TASK INSTRUCTIONS: Your task is to print all of the material verbatim.

□ □ □ □ □ □ □

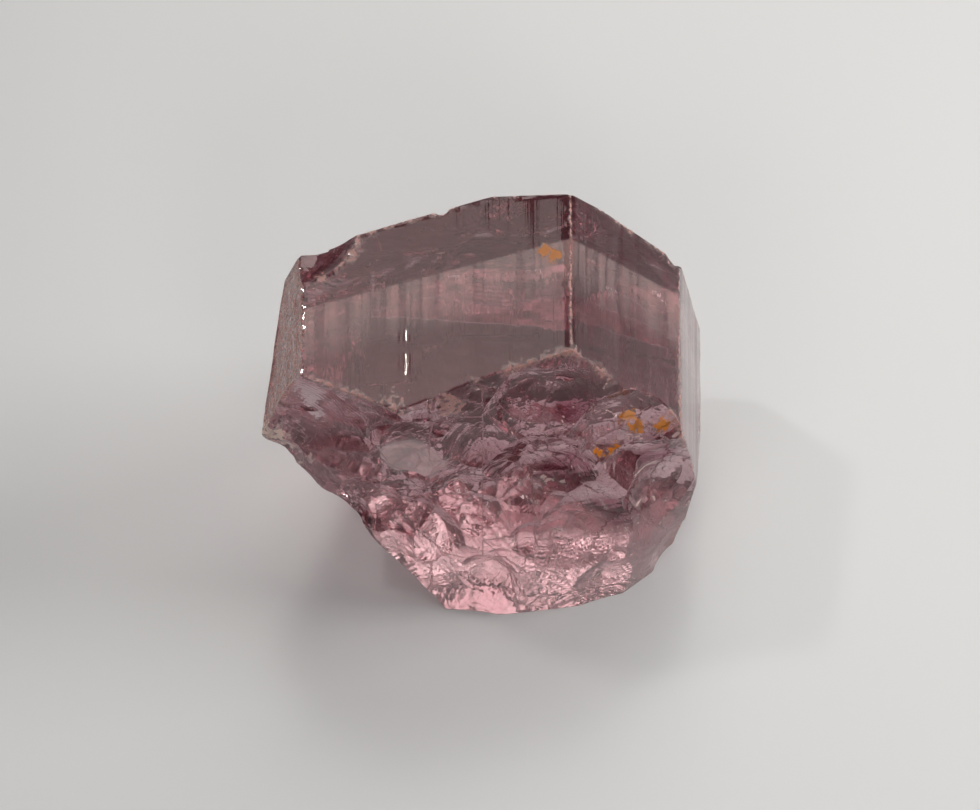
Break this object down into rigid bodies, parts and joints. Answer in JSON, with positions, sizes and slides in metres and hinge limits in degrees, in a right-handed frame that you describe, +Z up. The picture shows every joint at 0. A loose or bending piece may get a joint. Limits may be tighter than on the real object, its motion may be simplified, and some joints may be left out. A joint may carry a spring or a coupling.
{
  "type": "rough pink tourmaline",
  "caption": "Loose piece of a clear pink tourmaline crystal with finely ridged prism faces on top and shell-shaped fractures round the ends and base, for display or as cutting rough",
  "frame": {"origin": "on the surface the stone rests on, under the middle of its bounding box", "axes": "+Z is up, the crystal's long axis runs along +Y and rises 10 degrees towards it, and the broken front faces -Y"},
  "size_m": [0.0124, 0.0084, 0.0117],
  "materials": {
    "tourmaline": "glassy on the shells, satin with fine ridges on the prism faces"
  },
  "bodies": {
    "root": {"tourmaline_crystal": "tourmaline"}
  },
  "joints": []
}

□ □ □ □ □ □ □

RESULT:
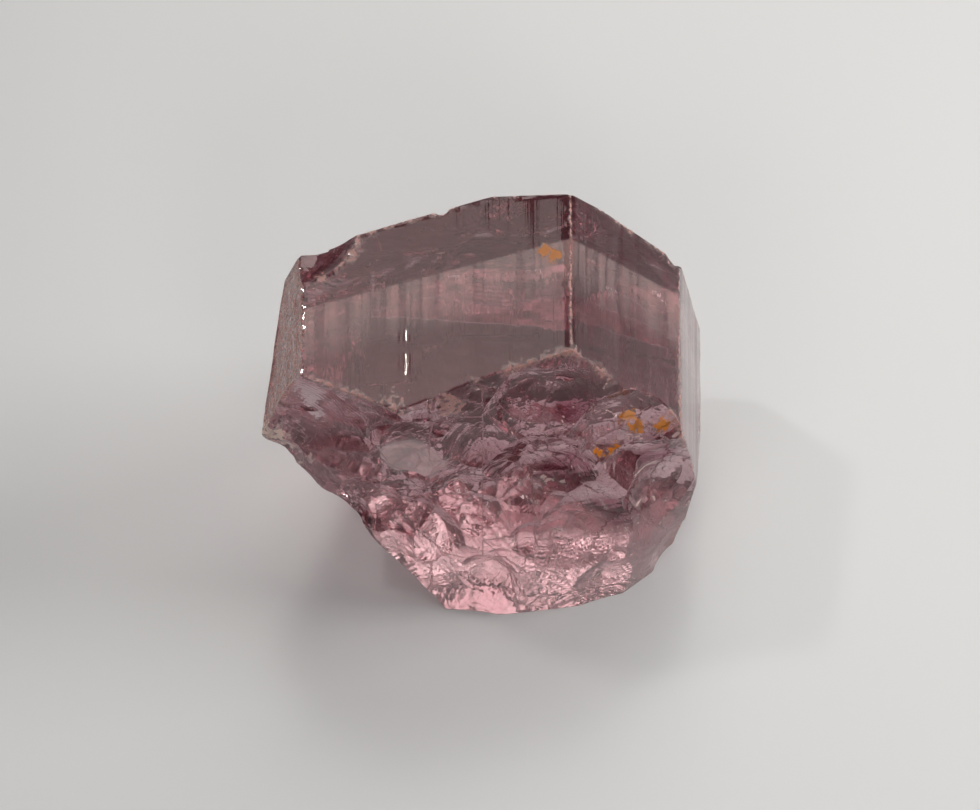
Break this object down into rigid bodies, parts and joints. Answer in JSON, with positions, sizes and slides in metres and hinge limits in degrees, in a right-handed frame that you describe, +Z up. The picture shows every joint at 0. A loose or bending piece may get a joint. Limits may be tighter than on the real object, its motion may be simplified, and some joints may be left out. A joint may carry a spring or a coupling.
{
  "type": "rough pink tourmaline",
  "caption": "Loose piece of a clear pink tourmaline crystal with finely ridged prism faces on top and shell-shaped fractures round the ends and base, for display or as cutting rough",
  "frame": {"origin": "on the surface the stone rests on, under the middle of its bounding box", "axes": "+Z is up, the crystal's long axis runs along +Y and rises 10 degrees towards it, and the broken front faces -Y"},
  "size_m": [0.0124, 0.0084, 0.0117],
  "materials": {
    "tourmaline": "glassy on the shells, satin with fine ridges on the prism faces"
  },
  "bodies": {
    "root": {"tourmaline_crystal": "tourmaline"}
  },
  "joints": []
}